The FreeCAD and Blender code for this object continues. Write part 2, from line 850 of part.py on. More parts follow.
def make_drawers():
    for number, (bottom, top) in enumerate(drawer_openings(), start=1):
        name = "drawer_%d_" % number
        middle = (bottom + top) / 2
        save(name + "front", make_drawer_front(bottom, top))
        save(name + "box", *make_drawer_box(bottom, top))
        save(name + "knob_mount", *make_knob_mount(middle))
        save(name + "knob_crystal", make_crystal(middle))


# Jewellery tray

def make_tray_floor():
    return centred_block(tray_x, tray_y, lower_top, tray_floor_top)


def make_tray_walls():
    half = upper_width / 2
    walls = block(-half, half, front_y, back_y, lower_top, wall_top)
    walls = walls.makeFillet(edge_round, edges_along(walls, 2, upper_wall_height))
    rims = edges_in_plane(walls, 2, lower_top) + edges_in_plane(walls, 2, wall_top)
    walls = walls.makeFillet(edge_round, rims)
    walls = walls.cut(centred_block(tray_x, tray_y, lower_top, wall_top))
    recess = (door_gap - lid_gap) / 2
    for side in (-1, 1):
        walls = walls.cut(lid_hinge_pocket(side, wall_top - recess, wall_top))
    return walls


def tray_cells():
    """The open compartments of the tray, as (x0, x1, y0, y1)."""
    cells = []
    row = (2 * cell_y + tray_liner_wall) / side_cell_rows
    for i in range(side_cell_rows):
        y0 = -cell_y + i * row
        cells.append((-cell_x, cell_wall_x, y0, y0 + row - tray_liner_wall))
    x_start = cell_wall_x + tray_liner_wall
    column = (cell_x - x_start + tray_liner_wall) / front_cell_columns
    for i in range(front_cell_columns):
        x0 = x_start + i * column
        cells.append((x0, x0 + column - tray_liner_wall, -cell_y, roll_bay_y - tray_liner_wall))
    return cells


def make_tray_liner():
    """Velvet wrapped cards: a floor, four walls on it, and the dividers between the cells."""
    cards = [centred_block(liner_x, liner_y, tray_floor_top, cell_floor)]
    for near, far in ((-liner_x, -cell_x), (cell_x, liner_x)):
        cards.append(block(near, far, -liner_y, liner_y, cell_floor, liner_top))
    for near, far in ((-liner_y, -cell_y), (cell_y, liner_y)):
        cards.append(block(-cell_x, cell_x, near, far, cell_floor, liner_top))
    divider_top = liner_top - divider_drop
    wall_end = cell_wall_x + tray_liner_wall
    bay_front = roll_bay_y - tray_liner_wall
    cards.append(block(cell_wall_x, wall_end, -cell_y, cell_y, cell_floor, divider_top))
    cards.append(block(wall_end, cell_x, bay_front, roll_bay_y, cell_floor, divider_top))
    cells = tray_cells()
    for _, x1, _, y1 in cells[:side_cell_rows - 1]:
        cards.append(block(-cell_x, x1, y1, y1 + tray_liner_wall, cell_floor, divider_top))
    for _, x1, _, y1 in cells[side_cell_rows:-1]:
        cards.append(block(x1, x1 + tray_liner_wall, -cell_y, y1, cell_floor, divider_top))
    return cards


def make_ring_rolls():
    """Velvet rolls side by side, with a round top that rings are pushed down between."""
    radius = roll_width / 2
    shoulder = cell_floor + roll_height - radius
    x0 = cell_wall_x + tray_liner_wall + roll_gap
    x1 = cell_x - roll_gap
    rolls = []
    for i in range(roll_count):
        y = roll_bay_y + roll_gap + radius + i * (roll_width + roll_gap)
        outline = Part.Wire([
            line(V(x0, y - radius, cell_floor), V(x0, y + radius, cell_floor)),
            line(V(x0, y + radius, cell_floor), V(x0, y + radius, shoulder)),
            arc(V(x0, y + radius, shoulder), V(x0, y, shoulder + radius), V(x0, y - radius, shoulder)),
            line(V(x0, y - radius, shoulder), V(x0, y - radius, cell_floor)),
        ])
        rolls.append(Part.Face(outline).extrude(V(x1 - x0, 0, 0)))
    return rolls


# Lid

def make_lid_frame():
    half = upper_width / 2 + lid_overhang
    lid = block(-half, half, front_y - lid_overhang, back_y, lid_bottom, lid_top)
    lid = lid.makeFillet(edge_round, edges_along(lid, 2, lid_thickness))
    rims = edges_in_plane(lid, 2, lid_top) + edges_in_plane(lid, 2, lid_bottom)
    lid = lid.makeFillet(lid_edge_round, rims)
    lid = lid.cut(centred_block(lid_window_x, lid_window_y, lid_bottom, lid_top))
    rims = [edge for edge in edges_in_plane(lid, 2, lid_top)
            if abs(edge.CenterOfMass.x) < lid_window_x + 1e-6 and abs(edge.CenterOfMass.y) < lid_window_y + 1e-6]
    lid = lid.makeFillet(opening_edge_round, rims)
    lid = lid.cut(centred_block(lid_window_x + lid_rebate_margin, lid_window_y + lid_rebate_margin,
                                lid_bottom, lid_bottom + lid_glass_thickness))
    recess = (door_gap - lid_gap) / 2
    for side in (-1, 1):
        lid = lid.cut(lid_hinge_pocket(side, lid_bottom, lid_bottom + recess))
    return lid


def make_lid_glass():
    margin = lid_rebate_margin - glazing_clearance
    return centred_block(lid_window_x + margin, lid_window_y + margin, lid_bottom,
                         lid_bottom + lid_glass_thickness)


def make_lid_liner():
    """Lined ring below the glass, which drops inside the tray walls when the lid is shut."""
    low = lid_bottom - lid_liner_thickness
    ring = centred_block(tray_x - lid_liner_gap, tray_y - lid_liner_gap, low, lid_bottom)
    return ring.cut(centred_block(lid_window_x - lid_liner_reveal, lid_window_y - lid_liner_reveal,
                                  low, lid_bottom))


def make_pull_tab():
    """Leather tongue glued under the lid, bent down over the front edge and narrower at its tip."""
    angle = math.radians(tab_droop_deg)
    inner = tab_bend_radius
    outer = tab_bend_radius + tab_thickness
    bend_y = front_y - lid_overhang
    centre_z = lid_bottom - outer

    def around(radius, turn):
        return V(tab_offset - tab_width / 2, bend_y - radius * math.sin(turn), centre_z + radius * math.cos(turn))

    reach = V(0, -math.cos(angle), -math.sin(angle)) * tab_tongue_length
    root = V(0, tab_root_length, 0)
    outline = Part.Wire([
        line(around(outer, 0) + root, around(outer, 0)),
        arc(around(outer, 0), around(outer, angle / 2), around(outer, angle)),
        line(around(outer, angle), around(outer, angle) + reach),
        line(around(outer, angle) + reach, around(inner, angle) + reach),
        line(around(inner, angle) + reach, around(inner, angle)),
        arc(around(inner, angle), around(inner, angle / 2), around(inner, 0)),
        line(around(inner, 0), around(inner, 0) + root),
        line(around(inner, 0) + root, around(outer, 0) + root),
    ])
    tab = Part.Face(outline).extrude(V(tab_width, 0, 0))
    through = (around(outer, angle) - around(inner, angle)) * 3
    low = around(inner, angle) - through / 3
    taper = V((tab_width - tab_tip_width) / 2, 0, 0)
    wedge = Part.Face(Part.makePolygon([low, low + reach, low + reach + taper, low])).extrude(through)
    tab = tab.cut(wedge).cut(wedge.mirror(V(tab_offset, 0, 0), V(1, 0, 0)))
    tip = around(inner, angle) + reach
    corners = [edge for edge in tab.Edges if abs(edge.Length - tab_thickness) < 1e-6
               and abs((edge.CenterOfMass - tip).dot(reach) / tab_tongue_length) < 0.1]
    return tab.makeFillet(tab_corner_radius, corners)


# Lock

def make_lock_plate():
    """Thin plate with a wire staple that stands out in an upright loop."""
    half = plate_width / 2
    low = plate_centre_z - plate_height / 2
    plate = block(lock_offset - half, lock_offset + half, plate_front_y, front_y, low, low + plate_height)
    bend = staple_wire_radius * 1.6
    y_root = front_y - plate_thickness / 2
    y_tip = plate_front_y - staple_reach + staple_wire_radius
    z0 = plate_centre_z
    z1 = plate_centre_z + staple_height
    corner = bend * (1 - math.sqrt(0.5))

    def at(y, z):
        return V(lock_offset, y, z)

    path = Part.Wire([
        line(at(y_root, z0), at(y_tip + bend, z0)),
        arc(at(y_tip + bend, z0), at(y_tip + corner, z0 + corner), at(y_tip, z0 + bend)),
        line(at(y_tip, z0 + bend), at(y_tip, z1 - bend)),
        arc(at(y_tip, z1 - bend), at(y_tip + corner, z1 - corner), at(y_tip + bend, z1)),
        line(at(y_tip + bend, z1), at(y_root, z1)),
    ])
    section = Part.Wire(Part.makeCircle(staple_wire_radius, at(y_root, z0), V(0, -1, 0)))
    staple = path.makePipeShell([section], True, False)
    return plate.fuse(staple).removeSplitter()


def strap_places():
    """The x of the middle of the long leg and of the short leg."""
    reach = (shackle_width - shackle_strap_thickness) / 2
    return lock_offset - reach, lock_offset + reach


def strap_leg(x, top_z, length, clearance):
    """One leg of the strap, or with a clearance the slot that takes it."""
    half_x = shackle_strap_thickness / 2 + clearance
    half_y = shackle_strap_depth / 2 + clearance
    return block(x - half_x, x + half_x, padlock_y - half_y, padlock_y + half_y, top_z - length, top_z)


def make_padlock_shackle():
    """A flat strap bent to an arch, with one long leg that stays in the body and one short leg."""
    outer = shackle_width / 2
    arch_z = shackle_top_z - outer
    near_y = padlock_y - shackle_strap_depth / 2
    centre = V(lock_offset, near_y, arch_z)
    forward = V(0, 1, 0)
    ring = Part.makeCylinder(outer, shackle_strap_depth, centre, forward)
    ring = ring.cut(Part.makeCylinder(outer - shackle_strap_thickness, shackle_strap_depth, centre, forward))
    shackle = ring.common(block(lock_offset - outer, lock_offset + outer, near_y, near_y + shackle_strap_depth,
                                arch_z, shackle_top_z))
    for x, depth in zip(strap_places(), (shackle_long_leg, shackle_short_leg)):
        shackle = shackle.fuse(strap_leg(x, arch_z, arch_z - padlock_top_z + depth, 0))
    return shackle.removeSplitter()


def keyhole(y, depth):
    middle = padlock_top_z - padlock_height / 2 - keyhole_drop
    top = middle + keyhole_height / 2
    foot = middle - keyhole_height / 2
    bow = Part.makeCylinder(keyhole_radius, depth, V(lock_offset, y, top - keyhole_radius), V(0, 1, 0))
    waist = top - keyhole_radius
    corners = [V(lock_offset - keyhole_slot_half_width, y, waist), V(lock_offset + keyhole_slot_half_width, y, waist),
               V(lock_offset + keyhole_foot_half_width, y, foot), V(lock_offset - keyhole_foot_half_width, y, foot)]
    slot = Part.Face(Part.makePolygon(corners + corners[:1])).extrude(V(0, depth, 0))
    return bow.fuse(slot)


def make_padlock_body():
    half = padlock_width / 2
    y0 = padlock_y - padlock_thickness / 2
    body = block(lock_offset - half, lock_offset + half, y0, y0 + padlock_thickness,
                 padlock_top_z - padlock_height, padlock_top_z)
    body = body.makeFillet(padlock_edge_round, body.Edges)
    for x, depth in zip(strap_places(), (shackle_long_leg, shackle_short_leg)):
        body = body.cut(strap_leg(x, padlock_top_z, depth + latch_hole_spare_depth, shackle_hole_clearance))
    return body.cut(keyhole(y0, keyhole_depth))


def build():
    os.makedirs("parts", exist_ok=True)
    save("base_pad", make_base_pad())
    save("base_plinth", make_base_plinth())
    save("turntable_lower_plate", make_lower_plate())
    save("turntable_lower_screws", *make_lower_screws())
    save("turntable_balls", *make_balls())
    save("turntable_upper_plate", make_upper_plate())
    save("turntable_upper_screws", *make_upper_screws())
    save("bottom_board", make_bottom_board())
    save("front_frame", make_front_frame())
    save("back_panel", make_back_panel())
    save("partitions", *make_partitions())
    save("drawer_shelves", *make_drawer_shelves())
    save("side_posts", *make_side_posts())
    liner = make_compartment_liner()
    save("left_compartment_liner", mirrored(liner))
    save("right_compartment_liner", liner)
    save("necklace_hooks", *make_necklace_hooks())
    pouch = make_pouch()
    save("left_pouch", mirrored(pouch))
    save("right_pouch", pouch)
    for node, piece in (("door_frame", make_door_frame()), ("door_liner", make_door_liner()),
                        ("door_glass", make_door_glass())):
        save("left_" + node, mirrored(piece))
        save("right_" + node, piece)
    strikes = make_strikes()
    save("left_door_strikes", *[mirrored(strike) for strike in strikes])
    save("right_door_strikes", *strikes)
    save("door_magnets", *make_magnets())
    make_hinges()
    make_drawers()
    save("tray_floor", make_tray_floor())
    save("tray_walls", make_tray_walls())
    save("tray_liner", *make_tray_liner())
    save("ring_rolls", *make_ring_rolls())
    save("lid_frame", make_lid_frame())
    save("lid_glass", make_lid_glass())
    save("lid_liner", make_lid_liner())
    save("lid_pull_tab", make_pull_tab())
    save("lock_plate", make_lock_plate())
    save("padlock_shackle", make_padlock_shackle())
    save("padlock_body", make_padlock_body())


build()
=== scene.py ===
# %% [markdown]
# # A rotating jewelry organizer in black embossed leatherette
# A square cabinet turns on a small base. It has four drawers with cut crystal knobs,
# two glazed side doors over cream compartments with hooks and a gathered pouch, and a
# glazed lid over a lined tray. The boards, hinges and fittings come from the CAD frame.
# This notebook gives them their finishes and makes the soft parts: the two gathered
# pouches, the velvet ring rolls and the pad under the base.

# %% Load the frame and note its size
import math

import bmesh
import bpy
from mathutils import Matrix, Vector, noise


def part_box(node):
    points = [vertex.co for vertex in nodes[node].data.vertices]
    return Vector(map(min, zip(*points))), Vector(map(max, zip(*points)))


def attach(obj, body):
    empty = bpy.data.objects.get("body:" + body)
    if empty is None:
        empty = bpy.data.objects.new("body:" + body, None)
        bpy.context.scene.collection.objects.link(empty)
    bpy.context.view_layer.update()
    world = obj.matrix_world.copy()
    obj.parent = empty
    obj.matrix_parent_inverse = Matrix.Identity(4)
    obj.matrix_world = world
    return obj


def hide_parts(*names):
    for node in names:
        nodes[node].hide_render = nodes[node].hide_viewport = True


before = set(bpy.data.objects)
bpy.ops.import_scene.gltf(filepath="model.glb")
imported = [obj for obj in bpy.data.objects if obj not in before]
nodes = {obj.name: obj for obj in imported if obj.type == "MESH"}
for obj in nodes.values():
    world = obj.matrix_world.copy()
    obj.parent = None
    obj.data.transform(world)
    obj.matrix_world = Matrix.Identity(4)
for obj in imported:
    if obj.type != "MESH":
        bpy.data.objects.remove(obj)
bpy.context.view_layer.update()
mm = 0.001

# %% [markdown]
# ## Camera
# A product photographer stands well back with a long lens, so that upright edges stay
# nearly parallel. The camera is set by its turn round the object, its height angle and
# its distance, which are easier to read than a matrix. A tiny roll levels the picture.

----

WHAT NEEDS TO BE DONE — Scan the material above for the string "nodes" and report each line where you find it.

ANSWER FOR THIS EXERCISE —
    points = [vertex.co for vertex in nodes[node].data.vertices]
        nodes[node].hide_render = nodes[node].hide_viewport = True
nodes = {obj.name: obj for obj in imported if obj.type == "MESH"}
for obj in nodes.values():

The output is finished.